Chevy Chase said Monday he wants Tina Fey to go “even harder” on Republican vice presidential nominee Sarah Palin than she did in her “Saturday Night Live” skit this past weekend … and that he wants Fey to “decimate” her.
“I thought it was extraordinary how well she played her and much she looked like her. I’d just like her — personally I felt we didn’t need the Hillary stuff — I’d like her to go even harder,” the former “SNL” star told MSNBC’s “Morning Joe” show.
“I want her to decimate this woman. This woman is, I can’t believe there hasn’t been more about it. … It’s just unbelievable to me this woman is actually running for vice president,” he continued.
Click here to see the Chase interview.
Meanwhile, Republican presidential candidate John McCain’s adviser Carly Fiorina said she found Fey’s portrait “very dismissive” of Palin.
“The portrait was very dismissive of the substance of Sarah Palin, and so in that sense, they were defining Hillary Clinton as very substantive, and Sarah Palin as totally superficial,” Fiorina told MSNBC anchor Andrea Mitchell.
“Just because Sarah Palin has different views than Hillary Clinton does not mean that she lacks substance,” Fiorina said. “She has a lot of substance.”
Click here to see the Fiorina interview.
In the skit, Amy Poehler, playing Hillary Clinton, compares her campaign to Palin’s.
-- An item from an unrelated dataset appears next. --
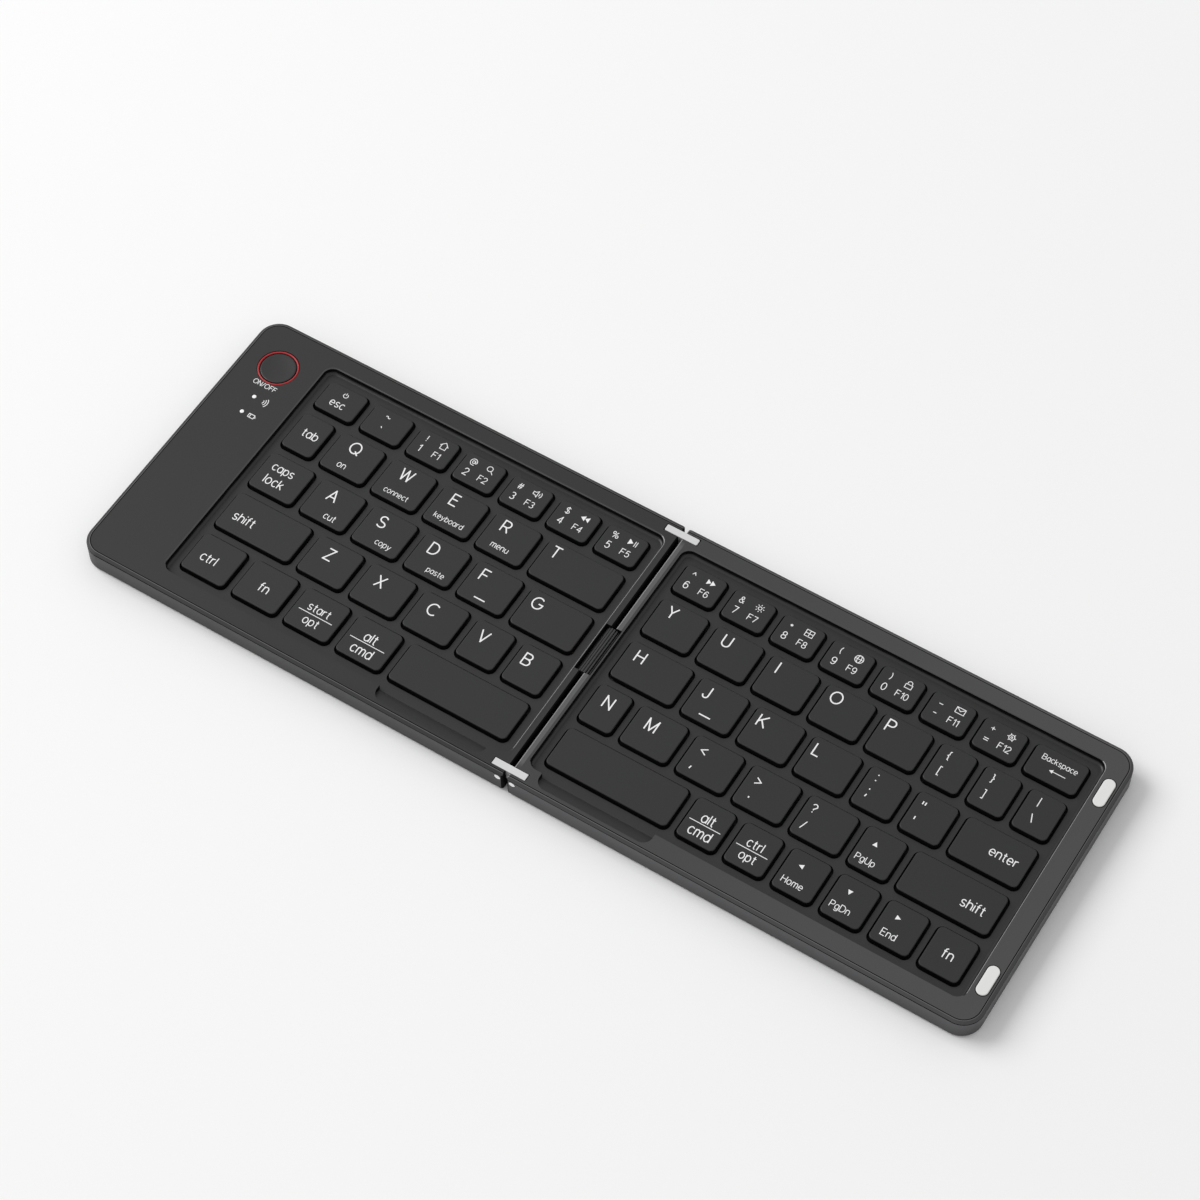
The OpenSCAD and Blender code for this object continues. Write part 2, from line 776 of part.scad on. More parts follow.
// Soft ribbed cover over the flat cable, with a tab under each half's web
module cable_sleeve() {
    rib_r = sleeve_half / 4;
    z_ribs = z_top - 0.4 - rib_r;
    color([0.15, 0.15, 0.15]) {
        translate([-sleeve_half, -sleeve_l / 2, z_tab])
            cube([2 * sleeve_half, sleeve_l, z_ribs - z_tab]);
        translate([-tab_reach, -sleeve_l / 2 + 1, z_tab]) cube([2 * tab_reach, sleeve_l - 2, tab_t]);
        for (i = [-1.5 : 1.5]) translate([2 * i * rib_r, 0, z_ribs])
            bar_y(rib_r, -sleeve_l / 2, sleeve_l / 2);
    }
}

module flex_cable() {
    end_l = 1.5;
    color([0.12, 0.11, 0.1]) {
        translate([-flex_reach, -flex_w / 2, z_flex]) cube([2 * flex_reach, flex_w, flex_t]);
        for (s = [-1, 1]) scale([s, 1, 1])
            translate([flex_reach - end_l, -flex_w / 2, z_sheet + seat_c])
                cube([end_l, flex_w, z_flex - z_sheet]);
    }
}

// Electronics at the left end

module battery() {
    color("lightsteelblue") on_side(LEFT)
        translate([u_hollow[0] + 0.2, battery_front, z_floor]) cube([battery_w, battery_l, battery_h]);
}

module main_board() {
    notch_w = socket_w + 0.4;
    chip_t = 0.9;
    color("seagreen") on_side(LEFT) {
        difference() {
            translate([u_board - board_w / 2, board_front, z_board])
                cube([board_w, board_l, board_t]);
            translate([u_board - notch_w / 2, socket_y - socket_l - 0.2, z_board - e])
                cube([notch_w, socket_l + 1, board_t + 2 * e]);
        }
        translate([u_button, button_y, 0]) slab(z_board_top - e, z_switch)
            square(switch_w, center = true);
        for (y = lens_y) translate([u_button, y, 0]) slab(z_board_top - e, z_led)
            square([1.6, 1], center = true);
        translate([u_board - board_w / 2 + 0.5, board_front + 2, z_board_top - e])
            cube([chip_w, chip_w, chip_t]);
    }
}

module charging_socket() {
    shell = 0.3;
    mouth = 0.8;
    depth = socket_l - 1;
    color("silver") on_side(LEFT) translate([u_board, socket_y, z_socket]) rotate([90, 0, 0]) {
        difference() {
            linear_extrude(socket_l) rounded(socket_w, socket_h, socket_h / 2 - e);
            translate([0, 0, -e]) linear_extrude(depth)
                rounded(socket_w - 2 * shell, socket_h - 2 * shell, socket_h / 2 - shell - e);
        }
        translate([0, 0, mouth]) linear_extrude(depth - mouth) square([6.7, 0.7], center = true);
    }
}

module power_button() {
    dish_r = (pow(button_r, 2) + pow(dish_depth, 2)) / (2 * dish_depth);
    z_button = z_top - 0.1;
    color([0.2, 0.2, 0.2]) on_side(LEFT) translate([u_button, button_y, 0]) {
        difference() {
            slab(z_flange - flange_drop, z_button) circle(button_r);
            translate([0, 0, z_button - dish_depth]) rotate_extrude() intersection() {
                translate([0, dish_r]) circle(dish_r, $fn = 720);
                square([button_r + 1, 1]);
            }
        }
        slab(z_flange - flange_drop, z_flange) circle(ring_r - 0.2);
        slab(z_switch + button_travel + seat_c, z_flange - flange_drop + e) circle(switch_w / 2);
    }
}

module button_ring() {
    color("crimson") on_side(LEFT) translate([u_button, button_y, 0])
        slab(z_top - ring_t, z_top) difference() {
            circle(ring_r);
            circle(ring_r - ring_w);
        }
}

module indicator_lenses() {
    color("white") on_side(LEFT) for (y = lens_y) translate([u_button, y, 0]) {
        slab(z_led + seat_c, z_top) circle(lens_r);
        slab(z_flange - flange_drop, z_flange) circle(lens_r + 0.5);
    }
}

// Closing magnets and pads

module magnets(z) {
    at_pads() slab(z, z + magnet_t) square([magnet_w, magnet_l], center = true);
}

module left_magnets() {
    color("gray") on_side(LEFT) magnets(z_panel_under - seat_c - magnet_t);
}

module right_magnets() {
    color("gray") on_side(RIGHT) magnets(z_under + seat_c);
}

module closing_pads() {
    color("white") on_side(RIGHT) at_pads()
        slab(z_top - pad_seat, z_top + pad_proud) rounded(pad_w, pad_l, pad_w / 2 - e);
}

// Feet and screws

module feet(side) {
    color([0.12, 0.12, 0.12]) on_side(side) at_feet()
        slab(0, z_case + foot_seat) rounded(foot_l, foot_w, foot_w / 2 - e);
}

module left_feet() feet(LEFT);
module right_feet() feet(RIGHT);

module screws(side) {
    color("gray") on_side(side) at_screws() difference() {
        union() {
            slab(z_case + seat_c, z_case + screw_head_t) circle(screw_head_r);
            slab(z_case + seat_c, z_under + screw_bite - seat_c) circle(screw_r);
        }
        slab(z_case, z_case + 0.4) {
            square([1.4, 0.3], center = true);
            square([0.3, 1.4], center = true);
        }
    }
}

module left_screws() screws(LEFT);
module right_screws() screws(RIGHT);

left_lower_case();
left_top_cover();
left_key_grid();
left_key_plate();
left_membrane();
left_dome_sheet();
left_scissors();
battery();
main_board();
charging_socket();
power_button();
button_ring();
indicator_lenses();
left_magnets();
left_feet();
left_screws();
left_hinge_pins();
left_function_keys();
left_upper_keys();
left_home_keys();
left_lower_keys();
left_modifier_keys();
esc_key();
tab_key();
caps_key();
left_shift_key();
ctrl_key();
left_space_key();
front_link();
rear_link();
cable_sleeve();
flex_cable();
right_lower_case();
right_top_cover();
right_key_grid();
right_key_plate();
right_membrane();
right_dome_sheet();
right_scissors();
right_magnets();
closing_pads();
right_feet();
right_screws();
right_hinge_pins();
right_function_keys();
right_upper_keys();
right_home_keys();
right_lower_keys();
right_modifier_keys();
backspace_key();
enter_key();
right_shift_key();
fn_key();
up_key();
arrow_left_key();
arrow_down_key();
arrow_right_key();
right_space_key();
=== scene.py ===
import itertools
import math
import bmesh
import bpy
from mathutils import Matrix, Vector


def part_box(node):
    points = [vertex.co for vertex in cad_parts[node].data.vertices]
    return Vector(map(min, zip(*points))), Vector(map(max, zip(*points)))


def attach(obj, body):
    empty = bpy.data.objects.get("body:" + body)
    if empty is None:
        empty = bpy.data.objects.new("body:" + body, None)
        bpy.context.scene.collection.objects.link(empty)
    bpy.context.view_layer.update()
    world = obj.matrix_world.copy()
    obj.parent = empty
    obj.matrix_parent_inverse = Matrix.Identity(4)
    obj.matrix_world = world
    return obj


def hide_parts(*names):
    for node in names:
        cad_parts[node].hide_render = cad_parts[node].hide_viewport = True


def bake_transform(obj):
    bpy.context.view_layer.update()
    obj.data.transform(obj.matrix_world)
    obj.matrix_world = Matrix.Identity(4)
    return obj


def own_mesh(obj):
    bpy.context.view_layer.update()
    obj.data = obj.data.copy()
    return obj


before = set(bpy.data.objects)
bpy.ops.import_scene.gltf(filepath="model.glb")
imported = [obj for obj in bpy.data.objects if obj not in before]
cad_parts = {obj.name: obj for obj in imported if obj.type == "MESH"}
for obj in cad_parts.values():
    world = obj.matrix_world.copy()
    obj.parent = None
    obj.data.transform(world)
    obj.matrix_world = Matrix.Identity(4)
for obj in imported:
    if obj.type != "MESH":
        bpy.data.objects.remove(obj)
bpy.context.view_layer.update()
MM = 0.001
scene = bpy.context.scene
scene.view_settings.view_transform = "Standard"

# The camera looks down on the open keyboard from the front right, as the photograph does.
# Its place and turn were worked out from the four corners of the top face.
camera_data = bpy.data.cameras.new("camera")
camera_data.lens = 98.55
camera_data.sensor_width = 36
camera_data.clip_start = 0.02
camera = bpy.data.objects.new("camera", camera_data)
scene.collection.objects.link(camera)
right = Vector((0.84885, 0.52862, -0.0020))
up = Vector((-0.44184, 0.71157, 0.54630))
ahead = Vector((-0.29021, 0.46285, -0.83759))
turn = Matrix((right, up, -ahead)).transposed()
camera.matrix_world = Matrix.Translation((0.26258, -0.41775, 0.78987)) @ turn.to_4x4()
scene.camera = camera

# The studio: a pale floor, an even pale surround, and one large soft box beyond the left end
# and half way up, whose short soft shadow falls past the right end.
floor_mesh = bpy.data.meshes.new("floor")
FLOOR_HALF = 4
floor_mesh.from_pydata([(x * FLOOR_HALF, y * FLOOR_HALF, 0) for x,
    y in ((-1, -1), (1, -1), (1, 1), (-1, 1))], [], [(0, 1, 2, 3)])
floor = bpy.data.objects.new("floor", floor_mesh)
scene.collection.objects.link(floor)


def link_nodes(tree, *pairs):
    for out, into in pairs:
        tree.links.new(out, into)


def feed(tree, socket, value):
    """Sets an input to a number or colour, or links it to a socket."""
    if isinstance(value, bpy.types.NodeSocket):
        tree.links.new(value, socket)
    else:
        socket.default_value = value


def math_of(tree, kind, *values):
    node = tree.nodes.new("ShaderNodeMath")
    node.operation = kind
    for socket, value in zip(node.inputs, values):
        feed(tree, socket, value)
    return node.outputs[0]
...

“I didn’t want a woman to be president,” Poehler said. “I wanted to be president and I just happen to be a woman… I scratched and clawed through mud and barbed wire and you just glided in on a dog sled wearing your pageant sash and your Tina Fey glasses.”
Palin, for her part, was amused by Fey’s impression of her, especially as she once dressed up as Fey for Halloween.
“She thought it was quite funny, particularly because she once dressed up as Tina Fey for Halloween,” her spokeswoman Tracey Schmitt said, according to CBS News. Fey bears a much-remarked-upon resemblance to Palin, and they wear similar glasses.
In the skit, Fey appeared with Poehler and the two talked about sexism in the media and their own ideas about politics. “I don’t agree with the Bush doctrine,” Poehler said at one point.
“I don’t know what that is,” Fey responded, poking fun at the recent Charlie Gibson interview in which some said Palin appeared to be unfamiliar with the Bush doctrine on terrorism.
Click here to see the ‘SNL’ skit.
In preliminary numbers measuring major U.S. cities, “SNL’s” 34th-season premiere logged a 7.4 rating and 18 percent share of audience — the largest viewership for a “SNL” season debut since 2001, and up 64 percent from last year’s opener, according to Nielsen Media Research.